We also made mini brownies (in paper cupcake cases), with white chocolate drizzled on top, and several varieties of sugar cookies (I'll try to do a separate post on those, including recipes).

Saturday, 5 December 2009

Feed the Birds

This time of year, many of us are busy decorating our homes and gardens for Christmas. This week, we put up Christmas lights in our front yard. We've wanted icicle lights for the front of the house for years, and finally treated ourselves to a set :)

When we decorate our garden for the winter, we try to make it look festive and remember the local wildlife. Winter is often a difficult time for birds and other wildlife because food is scarce.

We recently juiced some apples (the last of this year's apples from our trees). We were left with all of the apple pulp in the juicer, and didn't want to just throw it away. So we used it to make our own bird feeder balls. Here's how.

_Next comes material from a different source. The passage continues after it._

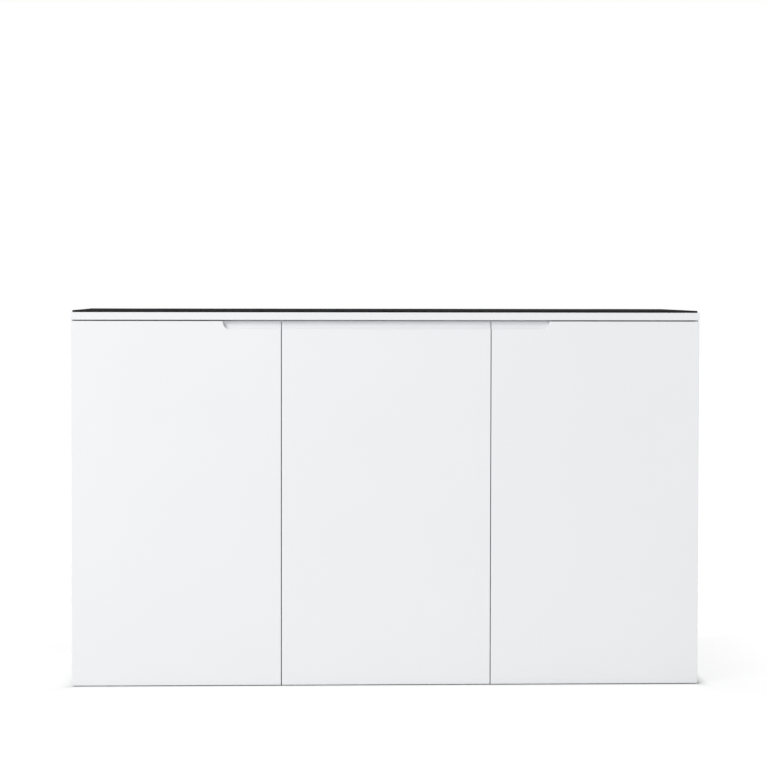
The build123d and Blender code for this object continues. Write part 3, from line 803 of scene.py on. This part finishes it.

1. You will need apple pulp, peanuts and/or bird seeds, and string/ribbon/twine. You also need an oven.
2. Take the apple pulp (this would also work with pear or another similar fruit), and a piece of string at least 8 inches long. Form the pulp into a ball with the string running through the middle of it.
3. Push peanuts and birdseeds into the pulp--push about halfway in so that they are easily visible and accessible, but are still firmly attached to the ball. The birds will be more interested in eating the nuts and seeds than the dried fruit, so be generous in how many you add.
4. Bake the balls. I put them directly on the bottom tray of the oven while dinner was cooking. Ideally you want them to cook for about an hour (until firm) at a low heat.
5. Use the ribbon to tie the balls onto branches of trees, bushes, gates, etc.

Not only are these fun, cheap, and easy to make, they look great out, and help to feed the birds. It's really cheerful on a winter's day to look out and see birds gathered in your garden because you've provided them with a snack. If you want to make them more festive looking, use green or red string, or a Christmasy ribbon.